7. Parilla in Argentina or Uruguay
Argentina and Uruguay are both top beef producing countries in the world. Given the popularity of meat in both countries, you must experience eating at a parilla or steakhouse.
In each country you will find different cuts of beef and sausages. Typical cuts in Argentina are lomo (filet), bife de chorizo (sirloin) or ojo de bife (ribeye). In Uruguay you will find, pulpon (rump steak) or asado (short ribs). If you are adventurous go for the mollejas (sweetbreads), chinchulín (intestines) or morcilla (blood sausages).

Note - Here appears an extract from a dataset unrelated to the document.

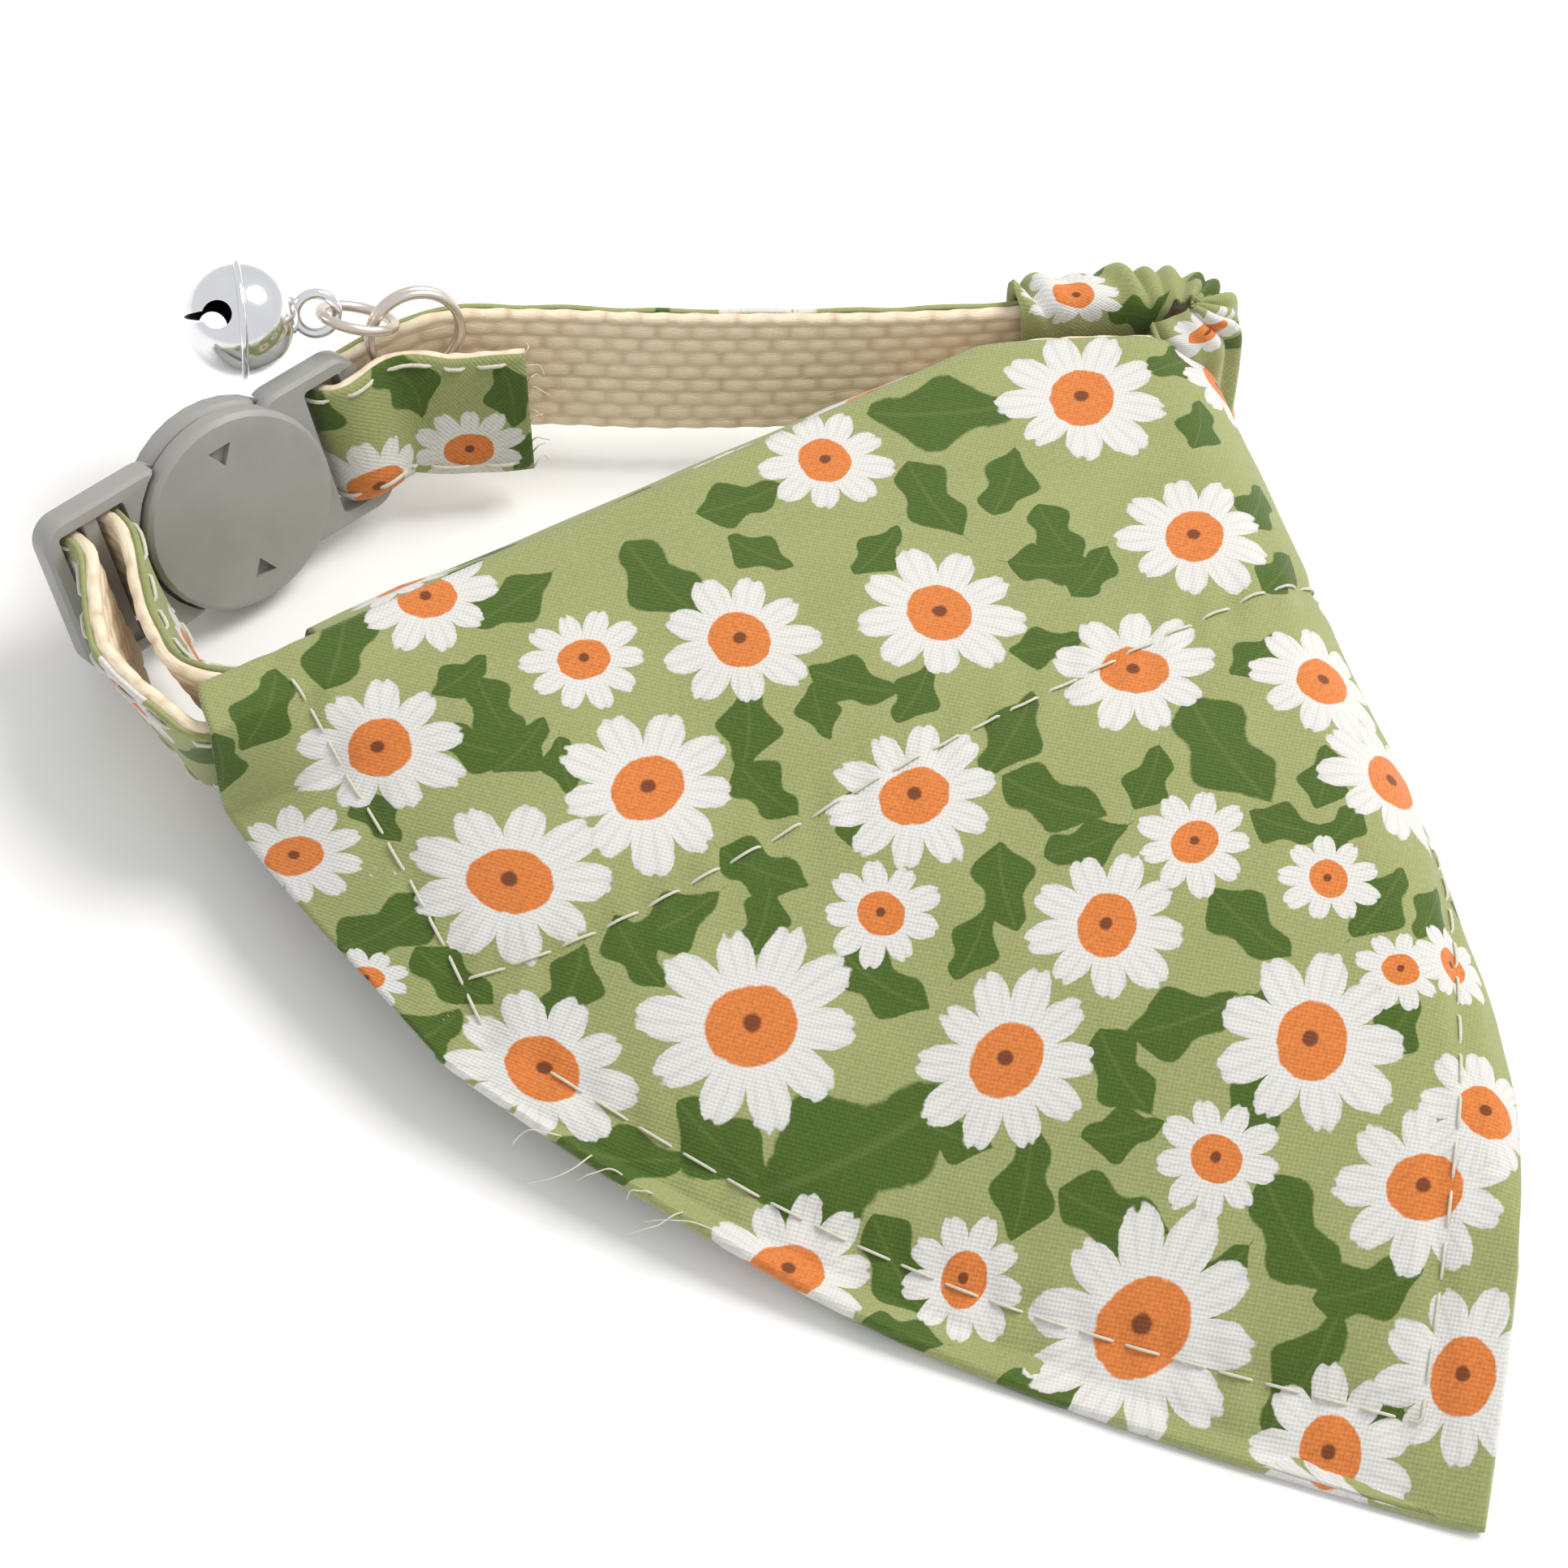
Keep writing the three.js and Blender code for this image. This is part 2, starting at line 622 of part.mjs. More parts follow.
// Back layer of the channel: down behind the strap, under it and out to the stitching
function innerSheet() {
  const standOff = strapThickness / 2 + gap + clothThickness / 2;
  const place = (s, t) => {
    const u = THREE.MathUtils.lerp(innerStart, innerEnd, s);
    const doubled = 1 - THREE.MathUtils.smoothstep(u, doubledLength - 6, doubledLength);
    const top = foldDepth(u) - doubled * layerOffset;
    const ending = THREE.MathUtils.smoothstep(u, innerEnd - 16, innerEnd);
    const lean = THREE.MathUtils.lerp(strapWidth * 0.31, 1.6, ending);
    const seam = clothPoint(u, channelDepth);
    const low = floorCloth + clothThickness + gap;
    const corners = [
      [foldDepth(u) + 0.4, foldHeight],
      [top - 1.2, foldHeight - 0.1],
      [top - standOff - 0.9, foldHeight - 1.8],
      [top - standOff - 0.9 - lean, low + 1.6],
      [top - standOff - lean, low],
      [top + 2, low + 0.3],
      [THREE.MathUtils.lerp(top, channelDepth, 0.5), (low + seam.z) / 2 - 0.4],
      [channelDepth * settle, seam.z],
    ];
    const { x: out, y: height } = sectionPoint(corners, t);
    return new THREE.Vector3(neckStartX, neckStartY, height)
      .addScaledVector(neckAlong, u)
      .addScaledVector(neckDown, out);
  };
  return toSolid(sheetSolid(place, ...innerCells));
}

// Channel round the right turn of the strap: an outer wall to the table and a roof over both runs
function turnSheet() {
  const rows = loopRows.slice(rightTurnFrom, rightTurnTo);
  const curve = new THREE.CatmullRomCurve3(rows.map(planPoint), false, 'centripetal');
  const standOff = strapThickness / 2 + gap + clothThickness / 2;
  const corners = [
    [standOff + 1.0, floorCloth],
    [standOff + 0.5, floorCloth + 3],
    [standOff + 0.3, foldHeight - 4],
    [standOff + 0.1, foldHeight - 1.2],
    [standOff - 0.8, foldHeight],
    [-standOff - 0.2, foldHeight],
  ];
  const place = (s, t) => {
    const at = curve.getPoint(s);
    const outward = up.clone().cross(curve.getTangent(s)).normalize();
    const { x: out, y: height } = sectionPoint(corners, t);
    at.z = height;
    return at.addScaledVector(outward, out);
  };
  return toSolid(sheetSolid(place, ...turnCells));
}

// Wall between the two runs of the strap at the right, and the cloth turned under on the table
function innerWall() {
  const [back, front] = [rightTurnFrom, rightTurnTo].map((row) => planPoint(loopRows[row]));
  const [backEnd, frontEnd] = [rightTurnFrom + 2, rightTurnTo - 2].map((row) => planPoint(loopRows[row]));
  const start = back.lerp(front, 0.5);
  const end = start.clone().lerp(backEnd.lerp(frontEnd, 0.5), 0.8);
  const place = (s, t) => {
    const at = start.clone().lerp(end, s);
    at.z = THREE.MathUtils.lerp(foldHeight, floorCloth, t);
    return at;
  };
  return toSolid(sheetSolid(place, ...wallCells));
}

const underRows = [
  { along: 0.93, back: 1.05 },
  { along: 1.15, back: 1.06 },
  { along: 1.16, back: 0.87 },
  { along: 1.2, back: 0.18 },
  { along: 1.26, back: -0.24 },
  { along: 1.18, back: -0.24 },
  { along: 1.04, back: 0.12 },
  { along: 0.93, back: 0.5 },
];

function underSheet() {
  const outline = new THREE.Shape(underRows.map(planPoint).map(({ x, y }) => new THREE.Vector2(x, y)));
  const low = floorCloth - clothThickness / 2;
  const slab = new THREE.ExtrudeGeometry(outline, { depth: clothThickness, bevelEnabled: false });
  return toSolid(slab.translate(0, 0, low));
}

function bandana() {
  const whole = [innerSheet(), turnSheet(), innerWall(), underSheet()].reduce(
    (sum, sheet) => sum.add(sheet),
    frontSheet(),
  );
  const bodies = whole.subtract(toSolid(strap(gap))).decompose();
  return bodies.sort((a, b) => b.volume() - a.volume())[0];
}

const materials = {
  print: new THREE.MeshStandardMaterial({ color: 0xa9b878, roughness: 0.9, metalness: 0 }),
  webbing: new THREE.MeshStandardMaterial({ color: 0xeed6ac, roughness: 0.9, metalness: 0 }),
  plastic: new THREE.MeshStandardMaterial({ color: 0x9c9c96, roughness: 0.5, metalness: 0 }),
  nickel: new THREE.MeshStandardMaterial({ color: 0xb9aca0, roughness: 0.3, metalness: 1 }),
  bell: new THREE.MeshStandardMaterial({ color: 0xdfe0e4, roughness: 0.2, metalness: 1 }),
};

const collar = new THREE.Group();
collar.position.set(-originX, -originY, 0);

function piece(name, geometry, material, parent = collar) {
  const mesh = new THREE.Mesh(geometry, material);
  mesh.name = name;
  parent.add(mesh);
  return mesh;
}

const clasp = new THREE.Group();
clasp.position.copy(claspCentre);
clasp.quaternion.setFromRotationMatrix(new THREE.Matrix4().makeBasis(claspAlong, claspUp, claspFace));
collar.add(clasp);

piece('strap', strap(), materials.webbing);
piece('clasp_left_half', toGeometry(claspLeft()), materials.plastic, clasp);
piece('clasp_right_half', toGeometry(claspRight()), materials.plastic, clasp);
piece('ring', wireRing(ringRadius, ringWire, ringAt, ringFace, ringFacets), materials.nickel);
piece('link', wireRing(linkRadius, linkWire, linkCentre, linkNormal, linkFacets), materials.nickel);
piece('bell', toGeometry(bell()), materials.bell);
piece('bandana', toGeometry(bandana()), materials.print);

export default collar;
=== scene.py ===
import math

import bmesh
import bpy
from mathutils import Matrix, Vector, noise


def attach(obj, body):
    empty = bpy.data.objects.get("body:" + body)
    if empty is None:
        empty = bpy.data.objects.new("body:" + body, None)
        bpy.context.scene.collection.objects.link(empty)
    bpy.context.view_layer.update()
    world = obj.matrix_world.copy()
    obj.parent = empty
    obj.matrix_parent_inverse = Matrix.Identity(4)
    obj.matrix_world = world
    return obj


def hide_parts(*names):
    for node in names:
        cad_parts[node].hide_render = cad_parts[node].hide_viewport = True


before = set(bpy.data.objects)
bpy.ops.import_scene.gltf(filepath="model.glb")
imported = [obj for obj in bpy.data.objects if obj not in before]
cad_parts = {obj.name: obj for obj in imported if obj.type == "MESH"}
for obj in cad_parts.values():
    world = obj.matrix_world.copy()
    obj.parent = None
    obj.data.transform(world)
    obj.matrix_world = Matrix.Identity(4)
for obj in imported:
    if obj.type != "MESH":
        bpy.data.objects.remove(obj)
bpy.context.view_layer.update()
mm = 0.001


class Wire:
    # one socket of a material; arithmetic on it adds Math nodes
    def __init__(self, finish, socket):
        self.finish = finish
        self.socket = socket

    def maths(self, operation, *others):
        values = {0: self}
        values.update({i + 1: other for i, other in enumerate(others)})
        return self.finish.node("Math", {"operation": operation}, values)

    def __add__(self, other):
        return self.maths("ADD", other)

    __radd__ = __add__

    def __mul__(self, other):
        return self.maths("MULTIPLY", other)

    __rmul__ = __mul__

    def __sub__(self, other):
        return self.maths("SUBTRACT", other)

    def __rsub__(self, other):
        return self.finish.node("Math", {"operation": "SUBTRACT"}, {0: other, 1: self})

    def between(self, low, high):
        values = {"Value": self, "From Min": low, "From Max": high}
        return self.finish.node("MapRange", {"interpolation_type": "SMOOTHSTEP"}, values)


class Finish:
    # a material and its node tree
    def __init__(self, name):
        self.material = bpy.data.materials.new(name)
        self.material.use_nodes = True
        self.tree = self.material.node_tree
        self.tree.nodes.clear()

    def node(self, kind, settings=None, values=None, out=0):
        made = self.tree.nodes.new("ShaderNode" + kind)
        for key, value in (settings or {}).items():
            setattr(made, key, value)
        for key, value in (values or {}).items():
            if isinstance(value, Wire):
                self.tree.links.new(value.socket, made.inputs[key])
            else:
                made.inputs[key].default_value = value
        return Wire(self, made.outputs[out])

    def field(self, name, out="Fac"):
        return self.node("Attribute", {"attribute_name": name}, out=out)

    def split(self, vector):
        made = self.node("SeparateXYZ", {}, {0: vector})
        return [Wire(self, made.socket.node.outputs[axis]) for axis in "XYZ"]

    def blend(self, factor, a, b, kind="MIX"):
        a, b = [(*c, 1) if isinstance(c, tuple) else c for c in (a, b)]
        return self.node("Mix", {"data_type": "RGBA", "blend_type": kind}, {0: factor, 6: a, 7: b}, 2)

    def speckle(self, scale, detail, where=None):
        where = where or self.node("TexCoord", out="Object")
        return self.node("TexNoise", {}, {"Vector": where, "Scale": scale, "Detail": detail})

    def surface(self, **values):
        named = {key.replace("_", " "): value for key, value in values.items()}
        shader = self.node("BsdfPrincipled", {}, named)
        output = self.tree.nodes.new("ShaderNodeOutputMaterial")
        self.tree.links.new(shader.socket, output.inputs["Surface"])
        return self.material


collarPlace = Vector((2.5, 9.75, 0.0))  # from the plan's corner to the middle of the footprint, mm
up = Vector((0, 0, 1))

# in mm, degrees and shares; u runs along the neck edge from its left end, v down the cloth
bandanaShape = {
    "neckStart": (-39.9, -1.6),
    "neckHeading": 29.7,
    "neckLength": 92.0,
    "foldHeight": 13.75,
    "tipAlong": 44.5,
    "tipDepth": 92.0,
    "cornerDepth": 34.5,
    "cornerInset": 2.5,
    "cornerPasses": 3,
    "sideBow": 2.2,
    "bowCurve": 0.8,
    "sideShare": 1 / 3,
    "leastAlong": -3.0,
    "hemBulge": 4.0,
    "bulgeCurve": 0.9,
    "rightBulge": 0.45,
    "rightCurve": 1.3,
    "channelDepth": 29.5,
    "turnAlong": 73.0,
    "turnTilt": 13.0,
    "leastTurn": 2.6,
    "floorCloth": 0.5,
    "edgeLift": 0.3,
    "liftLeft": 5.0,
    "liftLength": 26.0,
    "liftCurve": 1.3,
    "domeReach": 42.0,
    "domeCurve": 0.9,
    "sagLength": 20.0,
    "sagShelf": 4.2,
    "sagDrop": 7.5,
    "sagOut": 0.25,
    "sagFall": 0.9,
    "restOut": 0.97,
    "restFall": 0.05,
    "settle": 0.985,
    "bendAlong": 62.0,
    "bendDip": 5.2,
    "bendMost": 1.5,
    "bendCurve": 1.15,
    "cloth": 0.42,
    "columns": 190,
    "rows": 150,
}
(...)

Traveling to a new country or part of the world is exciting. Seeing the museums, as well as the cultural and historical sites expands your understanding of the place.
However, when you travel through food and in particular the local and authentic dishes you taste the history, the culture and connect deeper with the locals. Use this guide on your next trip to South America and open yourself up to new flavors and tastes.
Have you had any of these authentic South American dishes? Which ones are your favorites?